What needs to be done:
Look through the data below. Pick out the lines holding the string "continues".

(Collected data entries)

━━━━━━━━

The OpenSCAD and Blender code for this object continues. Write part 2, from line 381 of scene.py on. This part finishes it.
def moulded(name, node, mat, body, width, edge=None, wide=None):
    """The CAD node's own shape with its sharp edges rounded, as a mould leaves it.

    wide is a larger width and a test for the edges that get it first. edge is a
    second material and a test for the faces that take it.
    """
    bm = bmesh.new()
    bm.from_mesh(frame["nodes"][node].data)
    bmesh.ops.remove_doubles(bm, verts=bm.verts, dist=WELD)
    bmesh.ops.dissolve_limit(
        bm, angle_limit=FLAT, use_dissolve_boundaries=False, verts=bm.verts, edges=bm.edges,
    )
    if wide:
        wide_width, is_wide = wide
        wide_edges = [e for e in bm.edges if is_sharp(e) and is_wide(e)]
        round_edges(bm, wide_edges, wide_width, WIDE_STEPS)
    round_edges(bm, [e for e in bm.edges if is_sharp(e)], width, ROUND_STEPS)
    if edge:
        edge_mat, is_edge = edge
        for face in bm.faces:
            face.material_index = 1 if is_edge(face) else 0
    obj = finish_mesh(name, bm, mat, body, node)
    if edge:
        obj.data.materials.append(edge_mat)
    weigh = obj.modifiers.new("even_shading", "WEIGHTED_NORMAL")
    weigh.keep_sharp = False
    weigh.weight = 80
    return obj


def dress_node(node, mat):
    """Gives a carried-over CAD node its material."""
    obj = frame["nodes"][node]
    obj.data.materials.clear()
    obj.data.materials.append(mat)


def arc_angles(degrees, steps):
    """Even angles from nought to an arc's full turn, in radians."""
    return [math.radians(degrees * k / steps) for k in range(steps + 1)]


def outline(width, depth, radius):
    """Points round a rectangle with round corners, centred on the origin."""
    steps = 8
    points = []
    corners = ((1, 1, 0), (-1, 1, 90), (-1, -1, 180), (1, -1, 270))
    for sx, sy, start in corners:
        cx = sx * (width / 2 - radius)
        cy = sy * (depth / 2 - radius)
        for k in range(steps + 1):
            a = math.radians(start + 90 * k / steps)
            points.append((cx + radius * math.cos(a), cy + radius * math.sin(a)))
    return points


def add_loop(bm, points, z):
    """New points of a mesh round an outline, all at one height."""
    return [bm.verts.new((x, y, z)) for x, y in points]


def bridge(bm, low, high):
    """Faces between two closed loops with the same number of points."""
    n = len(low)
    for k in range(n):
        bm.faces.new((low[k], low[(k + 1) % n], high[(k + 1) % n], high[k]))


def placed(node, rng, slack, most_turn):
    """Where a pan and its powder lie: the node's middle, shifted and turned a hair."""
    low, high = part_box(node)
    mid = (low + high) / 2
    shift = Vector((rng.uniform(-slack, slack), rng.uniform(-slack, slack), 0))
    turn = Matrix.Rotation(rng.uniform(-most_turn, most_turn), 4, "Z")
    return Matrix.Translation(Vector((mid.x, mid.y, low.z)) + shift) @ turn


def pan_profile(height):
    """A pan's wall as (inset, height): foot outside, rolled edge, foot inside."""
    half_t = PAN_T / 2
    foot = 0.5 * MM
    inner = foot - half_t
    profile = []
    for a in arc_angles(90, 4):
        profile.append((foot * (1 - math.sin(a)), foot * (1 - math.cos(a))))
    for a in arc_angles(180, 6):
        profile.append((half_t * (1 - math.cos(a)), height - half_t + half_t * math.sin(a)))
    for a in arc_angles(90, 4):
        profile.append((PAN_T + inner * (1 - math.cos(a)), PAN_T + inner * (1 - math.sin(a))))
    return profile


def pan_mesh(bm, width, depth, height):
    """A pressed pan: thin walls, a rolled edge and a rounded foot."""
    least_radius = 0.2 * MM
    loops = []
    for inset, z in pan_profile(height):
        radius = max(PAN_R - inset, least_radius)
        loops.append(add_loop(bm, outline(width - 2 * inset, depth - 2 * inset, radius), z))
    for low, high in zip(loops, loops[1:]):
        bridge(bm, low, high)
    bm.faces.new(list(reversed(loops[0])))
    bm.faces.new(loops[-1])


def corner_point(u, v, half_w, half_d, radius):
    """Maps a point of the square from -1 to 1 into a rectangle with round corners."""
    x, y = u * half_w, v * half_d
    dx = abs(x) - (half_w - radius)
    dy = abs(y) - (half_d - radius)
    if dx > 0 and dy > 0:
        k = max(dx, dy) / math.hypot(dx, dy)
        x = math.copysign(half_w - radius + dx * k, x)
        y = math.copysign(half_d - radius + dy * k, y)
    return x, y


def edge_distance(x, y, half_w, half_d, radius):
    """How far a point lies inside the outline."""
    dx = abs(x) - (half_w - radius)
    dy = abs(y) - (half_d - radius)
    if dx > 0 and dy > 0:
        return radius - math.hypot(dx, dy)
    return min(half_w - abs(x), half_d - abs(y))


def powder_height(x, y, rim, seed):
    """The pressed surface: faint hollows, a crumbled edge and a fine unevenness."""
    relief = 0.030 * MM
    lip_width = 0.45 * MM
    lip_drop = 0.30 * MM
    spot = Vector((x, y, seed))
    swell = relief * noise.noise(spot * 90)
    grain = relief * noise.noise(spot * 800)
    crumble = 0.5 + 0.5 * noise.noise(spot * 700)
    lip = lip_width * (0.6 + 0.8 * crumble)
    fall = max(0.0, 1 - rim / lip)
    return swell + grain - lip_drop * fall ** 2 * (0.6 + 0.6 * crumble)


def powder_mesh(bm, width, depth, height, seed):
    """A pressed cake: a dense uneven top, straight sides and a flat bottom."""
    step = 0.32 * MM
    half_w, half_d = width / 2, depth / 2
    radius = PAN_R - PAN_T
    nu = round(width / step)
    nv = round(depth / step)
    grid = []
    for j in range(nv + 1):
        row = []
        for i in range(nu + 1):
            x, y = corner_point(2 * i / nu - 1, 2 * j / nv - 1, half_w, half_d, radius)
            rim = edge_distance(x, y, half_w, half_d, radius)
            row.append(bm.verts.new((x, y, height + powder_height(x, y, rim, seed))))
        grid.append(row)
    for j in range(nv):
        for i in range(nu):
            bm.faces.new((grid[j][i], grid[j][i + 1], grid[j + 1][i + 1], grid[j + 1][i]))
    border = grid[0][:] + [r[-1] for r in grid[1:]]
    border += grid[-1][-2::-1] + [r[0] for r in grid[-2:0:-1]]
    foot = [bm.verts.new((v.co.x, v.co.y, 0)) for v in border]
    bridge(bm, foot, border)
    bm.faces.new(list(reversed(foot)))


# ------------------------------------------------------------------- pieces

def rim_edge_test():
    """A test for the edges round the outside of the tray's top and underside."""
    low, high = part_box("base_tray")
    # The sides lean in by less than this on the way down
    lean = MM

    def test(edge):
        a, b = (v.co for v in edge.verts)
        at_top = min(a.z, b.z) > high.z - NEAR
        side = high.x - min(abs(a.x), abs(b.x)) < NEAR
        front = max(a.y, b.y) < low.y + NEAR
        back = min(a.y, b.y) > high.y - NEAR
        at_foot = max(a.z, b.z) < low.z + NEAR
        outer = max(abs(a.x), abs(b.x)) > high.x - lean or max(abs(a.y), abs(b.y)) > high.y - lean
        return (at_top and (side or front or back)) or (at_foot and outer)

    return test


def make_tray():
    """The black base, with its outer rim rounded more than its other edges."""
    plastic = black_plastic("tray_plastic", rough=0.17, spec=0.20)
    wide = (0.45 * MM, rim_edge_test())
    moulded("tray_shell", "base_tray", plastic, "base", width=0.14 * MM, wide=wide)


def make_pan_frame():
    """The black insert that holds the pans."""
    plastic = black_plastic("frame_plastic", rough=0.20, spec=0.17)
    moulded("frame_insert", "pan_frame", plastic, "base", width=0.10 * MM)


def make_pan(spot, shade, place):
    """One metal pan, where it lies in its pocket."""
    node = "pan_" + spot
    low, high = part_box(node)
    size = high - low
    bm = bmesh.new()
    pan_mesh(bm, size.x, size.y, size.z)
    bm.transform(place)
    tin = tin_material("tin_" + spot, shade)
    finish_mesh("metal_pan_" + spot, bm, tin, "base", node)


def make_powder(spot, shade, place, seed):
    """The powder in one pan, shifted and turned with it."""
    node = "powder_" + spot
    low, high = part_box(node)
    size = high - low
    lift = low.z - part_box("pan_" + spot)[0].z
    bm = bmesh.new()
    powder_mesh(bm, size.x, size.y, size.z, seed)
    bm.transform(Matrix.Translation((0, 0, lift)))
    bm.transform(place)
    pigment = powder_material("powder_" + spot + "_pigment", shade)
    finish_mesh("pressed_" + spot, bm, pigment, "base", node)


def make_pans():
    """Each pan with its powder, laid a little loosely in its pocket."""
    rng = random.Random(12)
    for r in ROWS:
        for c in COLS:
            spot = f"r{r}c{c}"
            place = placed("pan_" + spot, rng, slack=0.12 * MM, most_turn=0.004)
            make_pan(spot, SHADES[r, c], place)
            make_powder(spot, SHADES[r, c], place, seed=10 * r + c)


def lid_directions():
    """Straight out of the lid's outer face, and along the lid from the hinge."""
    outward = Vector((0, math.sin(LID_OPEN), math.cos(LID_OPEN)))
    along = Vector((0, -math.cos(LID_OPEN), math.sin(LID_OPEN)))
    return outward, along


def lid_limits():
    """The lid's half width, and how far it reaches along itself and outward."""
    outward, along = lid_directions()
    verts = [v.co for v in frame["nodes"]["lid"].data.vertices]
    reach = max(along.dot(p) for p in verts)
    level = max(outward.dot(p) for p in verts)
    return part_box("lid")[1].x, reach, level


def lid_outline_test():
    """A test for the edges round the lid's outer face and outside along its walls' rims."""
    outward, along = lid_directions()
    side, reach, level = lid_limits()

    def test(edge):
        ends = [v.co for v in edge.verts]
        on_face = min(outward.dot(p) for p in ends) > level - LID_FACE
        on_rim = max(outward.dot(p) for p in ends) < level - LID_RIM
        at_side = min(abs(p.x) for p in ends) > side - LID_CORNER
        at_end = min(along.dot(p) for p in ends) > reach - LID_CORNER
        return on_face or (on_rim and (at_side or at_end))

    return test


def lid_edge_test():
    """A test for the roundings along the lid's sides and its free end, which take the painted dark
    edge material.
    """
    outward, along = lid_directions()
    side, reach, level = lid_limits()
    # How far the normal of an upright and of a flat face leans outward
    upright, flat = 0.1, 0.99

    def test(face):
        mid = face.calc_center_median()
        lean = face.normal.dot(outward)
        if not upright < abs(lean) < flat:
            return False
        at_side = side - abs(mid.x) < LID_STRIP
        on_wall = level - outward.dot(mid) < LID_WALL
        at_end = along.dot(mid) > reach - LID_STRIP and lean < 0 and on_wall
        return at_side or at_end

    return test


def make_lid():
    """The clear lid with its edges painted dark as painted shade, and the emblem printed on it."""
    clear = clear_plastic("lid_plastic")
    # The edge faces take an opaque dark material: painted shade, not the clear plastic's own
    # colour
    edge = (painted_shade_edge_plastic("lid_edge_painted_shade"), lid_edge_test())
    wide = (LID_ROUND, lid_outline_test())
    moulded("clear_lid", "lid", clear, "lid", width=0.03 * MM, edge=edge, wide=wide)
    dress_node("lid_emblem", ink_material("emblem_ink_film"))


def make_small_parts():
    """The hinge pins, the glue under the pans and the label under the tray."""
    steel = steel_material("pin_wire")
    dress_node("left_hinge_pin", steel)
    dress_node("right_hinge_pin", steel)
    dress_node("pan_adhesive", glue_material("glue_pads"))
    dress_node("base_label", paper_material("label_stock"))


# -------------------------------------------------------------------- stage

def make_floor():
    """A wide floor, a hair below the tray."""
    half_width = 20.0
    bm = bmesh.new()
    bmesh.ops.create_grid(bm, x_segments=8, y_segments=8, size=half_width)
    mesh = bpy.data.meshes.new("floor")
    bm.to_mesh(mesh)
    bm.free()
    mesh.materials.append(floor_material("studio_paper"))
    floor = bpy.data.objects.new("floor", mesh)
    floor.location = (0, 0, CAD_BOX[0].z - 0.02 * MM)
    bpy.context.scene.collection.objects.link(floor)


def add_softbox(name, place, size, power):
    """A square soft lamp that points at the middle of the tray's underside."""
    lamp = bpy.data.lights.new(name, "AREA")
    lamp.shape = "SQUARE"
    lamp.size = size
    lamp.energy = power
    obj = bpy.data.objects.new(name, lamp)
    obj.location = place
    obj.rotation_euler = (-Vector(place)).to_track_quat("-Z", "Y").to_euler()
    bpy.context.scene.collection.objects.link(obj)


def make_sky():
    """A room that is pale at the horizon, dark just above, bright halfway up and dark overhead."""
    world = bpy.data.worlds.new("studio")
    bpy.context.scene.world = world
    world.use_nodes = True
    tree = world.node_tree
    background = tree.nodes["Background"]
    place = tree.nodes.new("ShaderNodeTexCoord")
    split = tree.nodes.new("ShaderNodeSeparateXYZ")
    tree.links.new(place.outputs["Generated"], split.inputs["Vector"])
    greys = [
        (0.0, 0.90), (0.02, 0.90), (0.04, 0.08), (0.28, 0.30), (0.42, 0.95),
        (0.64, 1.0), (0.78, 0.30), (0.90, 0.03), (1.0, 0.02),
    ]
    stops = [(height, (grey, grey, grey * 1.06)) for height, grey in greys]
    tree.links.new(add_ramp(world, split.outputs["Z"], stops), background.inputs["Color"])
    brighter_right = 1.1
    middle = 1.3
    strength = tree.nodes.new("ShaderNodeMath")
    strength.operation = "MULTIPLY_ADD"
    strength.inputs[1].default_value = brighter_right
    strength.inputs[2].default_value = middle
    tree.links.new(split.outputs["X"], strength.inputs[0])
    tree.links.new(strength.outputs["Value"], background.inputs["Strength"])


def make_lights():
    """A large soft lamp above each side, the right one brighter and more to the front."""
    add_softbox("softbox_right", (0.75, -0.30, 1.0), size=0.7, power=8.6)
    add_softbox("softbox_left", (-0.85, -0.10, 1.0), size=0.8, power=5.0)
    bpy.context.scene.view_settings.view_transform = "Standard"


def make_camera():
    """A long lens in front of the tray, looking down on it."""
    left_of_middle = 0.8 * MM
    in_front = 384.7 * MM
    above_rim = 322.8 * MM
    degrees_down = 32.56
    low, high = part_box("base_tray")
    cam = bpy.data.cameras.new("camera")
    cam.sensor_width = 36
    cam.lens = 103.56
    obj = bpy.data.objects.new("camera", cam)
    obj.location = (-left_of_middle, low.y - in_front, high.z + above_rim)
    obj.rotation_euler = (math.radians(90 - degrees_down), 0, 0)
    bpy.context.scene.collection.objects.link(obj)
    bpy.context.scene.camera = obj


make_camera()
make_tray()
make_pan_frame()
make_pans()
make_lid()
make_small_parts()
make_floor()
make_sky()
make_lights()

━━━━━━━━

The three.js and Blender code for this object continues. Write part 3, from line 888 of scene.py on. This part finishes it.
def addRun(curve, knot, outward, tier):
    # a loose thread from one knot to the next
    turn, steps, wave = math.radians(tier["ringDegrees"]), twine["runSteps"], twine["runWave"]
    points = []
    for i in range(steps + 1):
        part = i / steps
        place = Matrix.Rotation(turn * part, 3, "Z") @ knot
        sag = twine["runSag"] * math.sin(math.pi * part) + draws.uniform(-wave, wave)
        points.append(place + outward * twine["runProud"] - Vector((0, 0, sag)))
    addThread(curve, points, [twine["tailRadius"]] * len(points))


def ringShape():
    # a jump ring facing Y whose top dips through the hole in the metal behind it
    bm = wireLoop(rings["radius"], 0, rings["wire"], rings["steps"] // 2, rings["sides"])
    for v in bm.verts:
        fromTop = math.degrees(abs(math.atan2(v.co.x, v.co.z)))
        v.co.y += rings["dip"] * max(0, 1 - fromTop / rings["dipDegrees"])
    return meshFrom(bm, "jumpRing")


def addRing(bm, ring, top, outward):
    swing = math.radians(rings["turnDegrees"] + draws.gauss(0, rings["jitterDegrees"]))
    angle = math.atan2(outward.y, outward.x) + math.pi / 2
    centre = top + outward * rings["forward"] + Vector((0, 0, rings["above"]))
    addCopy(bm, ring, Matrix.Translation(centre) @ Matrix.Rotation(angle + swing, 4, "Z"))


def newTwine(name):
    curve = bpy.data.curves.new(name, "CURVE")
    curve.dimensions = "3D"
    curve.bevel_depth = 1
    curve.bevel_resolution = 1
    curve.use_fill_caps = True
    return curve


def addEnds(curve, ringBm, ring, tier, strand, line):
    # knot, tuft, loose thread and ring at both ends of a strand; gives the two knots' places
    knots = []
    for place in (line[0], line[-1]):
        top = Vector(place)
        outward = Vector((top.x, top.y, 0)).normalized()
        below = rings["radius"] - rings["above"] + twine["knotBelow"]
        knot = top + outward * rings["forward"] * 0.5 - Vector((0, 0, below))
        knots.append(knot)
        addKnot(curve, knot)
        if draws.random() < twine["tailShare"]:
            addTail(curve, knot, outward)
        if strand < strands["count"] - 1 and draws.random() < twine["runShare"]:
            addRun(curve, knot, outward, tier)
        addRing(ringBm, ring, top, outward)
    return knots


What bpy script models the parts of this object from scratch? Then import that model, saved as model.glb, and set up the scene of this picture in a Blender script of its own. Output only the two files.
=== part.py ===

━━━━━━━━

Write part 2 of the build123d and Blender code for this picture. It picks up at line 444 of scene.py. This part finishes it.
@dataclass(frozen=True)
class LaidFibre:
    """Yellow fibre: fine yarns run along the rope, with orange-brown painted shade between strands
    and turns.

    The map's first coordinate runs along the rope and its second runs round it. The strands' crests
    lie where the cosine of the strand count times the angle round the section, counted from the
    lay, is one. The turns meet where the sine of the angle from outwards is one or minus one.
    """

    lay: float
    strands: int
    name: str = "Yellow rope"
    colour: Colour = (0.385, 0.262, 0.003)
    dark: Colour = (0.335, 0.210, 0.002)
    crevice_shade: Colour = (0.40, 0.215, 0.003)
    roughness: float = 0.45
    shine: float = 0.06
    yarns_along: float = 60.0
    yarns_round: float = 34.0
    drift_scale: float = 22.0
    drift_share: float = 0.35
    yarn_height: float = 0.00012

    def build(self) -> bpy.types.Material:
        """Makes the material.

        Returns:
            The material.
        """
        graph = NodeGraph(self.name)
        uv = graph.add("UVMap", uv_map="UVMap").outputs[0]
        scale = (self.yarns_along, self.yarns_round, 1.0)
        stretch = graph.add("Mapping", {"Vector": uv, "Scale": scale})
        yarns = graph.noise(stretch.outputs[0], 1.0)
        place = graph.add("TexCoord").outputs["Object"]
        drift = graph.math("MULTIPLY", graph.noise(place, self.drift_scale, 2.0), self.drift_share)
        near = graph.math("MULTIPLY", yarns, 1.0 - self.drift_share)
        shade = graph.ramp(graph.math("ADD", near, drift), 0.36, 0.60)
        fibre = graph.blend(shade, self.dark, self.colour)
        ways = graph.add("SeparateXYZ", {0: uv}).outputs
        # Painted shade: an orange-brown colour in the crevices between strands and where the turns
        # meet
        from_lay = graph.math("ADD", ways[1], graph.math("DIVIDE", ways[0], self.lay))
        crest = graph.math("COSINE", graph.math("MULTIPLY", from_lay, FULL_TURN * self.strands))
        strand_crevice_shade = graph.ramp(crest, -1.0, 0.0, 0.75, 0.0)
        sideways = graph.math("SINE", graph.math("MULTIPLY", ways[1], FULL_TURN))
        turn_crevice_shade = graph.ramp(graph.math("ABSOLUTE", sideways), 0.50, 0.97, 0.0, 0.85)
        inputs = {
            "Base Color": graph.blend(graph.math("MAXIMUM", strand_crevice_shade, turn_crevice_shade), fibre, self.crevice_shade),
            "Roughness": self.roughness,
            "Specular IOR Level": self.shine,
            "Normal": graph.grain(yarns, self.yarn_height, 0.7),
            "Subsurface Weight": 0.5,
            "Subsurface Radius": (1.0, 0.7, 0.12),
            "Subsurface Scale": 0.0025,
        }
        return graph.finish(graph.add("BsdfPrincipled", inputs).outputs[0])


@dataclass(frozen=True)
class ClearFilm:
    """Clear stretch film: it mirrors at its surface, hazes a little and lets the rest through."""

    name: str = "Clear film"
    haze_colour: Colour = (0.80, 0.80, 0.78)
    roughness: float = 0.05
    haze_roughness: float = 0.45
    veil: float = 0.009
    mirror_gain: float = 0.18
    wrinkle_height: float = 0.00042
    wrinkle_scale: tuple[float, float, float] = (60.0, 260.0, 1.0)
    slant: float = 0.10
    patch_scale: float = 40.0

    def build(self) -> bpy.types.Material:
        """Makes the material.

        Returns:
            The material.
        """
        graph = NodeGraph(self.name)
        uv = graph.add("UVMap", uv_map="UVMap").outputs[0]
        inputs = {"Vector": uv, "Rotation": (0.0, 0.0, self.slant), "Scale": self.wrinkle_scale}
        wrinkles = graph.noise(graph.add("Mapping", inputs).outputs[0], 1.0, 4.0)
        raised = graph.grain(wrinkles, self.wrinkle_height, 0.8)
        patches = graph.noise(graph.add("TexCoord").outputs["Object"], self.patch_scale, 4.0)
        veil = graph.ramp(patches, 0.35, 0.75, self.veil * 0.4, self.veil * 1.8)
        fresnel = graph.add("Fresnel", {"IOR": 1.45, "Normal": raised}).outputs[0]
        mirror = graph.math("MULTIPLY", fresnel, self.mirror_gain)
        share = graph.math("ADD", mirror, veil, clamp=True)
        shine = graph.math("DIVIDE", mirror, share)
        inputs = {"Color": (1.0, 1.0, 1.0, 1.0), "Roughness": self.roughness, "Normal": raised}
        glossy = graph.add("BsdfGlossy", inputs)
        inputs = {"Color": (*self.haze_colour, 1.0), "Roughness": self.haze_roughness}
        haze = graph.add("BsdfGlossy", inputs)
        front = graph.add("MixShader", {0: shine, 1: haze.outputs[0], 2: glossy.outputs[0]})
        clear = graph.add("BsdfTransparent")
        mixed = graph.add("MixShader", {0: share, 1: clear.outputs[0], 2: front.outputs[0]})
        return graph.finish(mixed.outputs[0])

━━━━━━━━

Task answer:
The OpenSCAD and Blender code for this object continues. Write part 2, from line 381 of scene.py on. This part finishes it.
The three.js and Blender code for this object continues. Write part 3, from line 888 of scene.py on. This part finishes it.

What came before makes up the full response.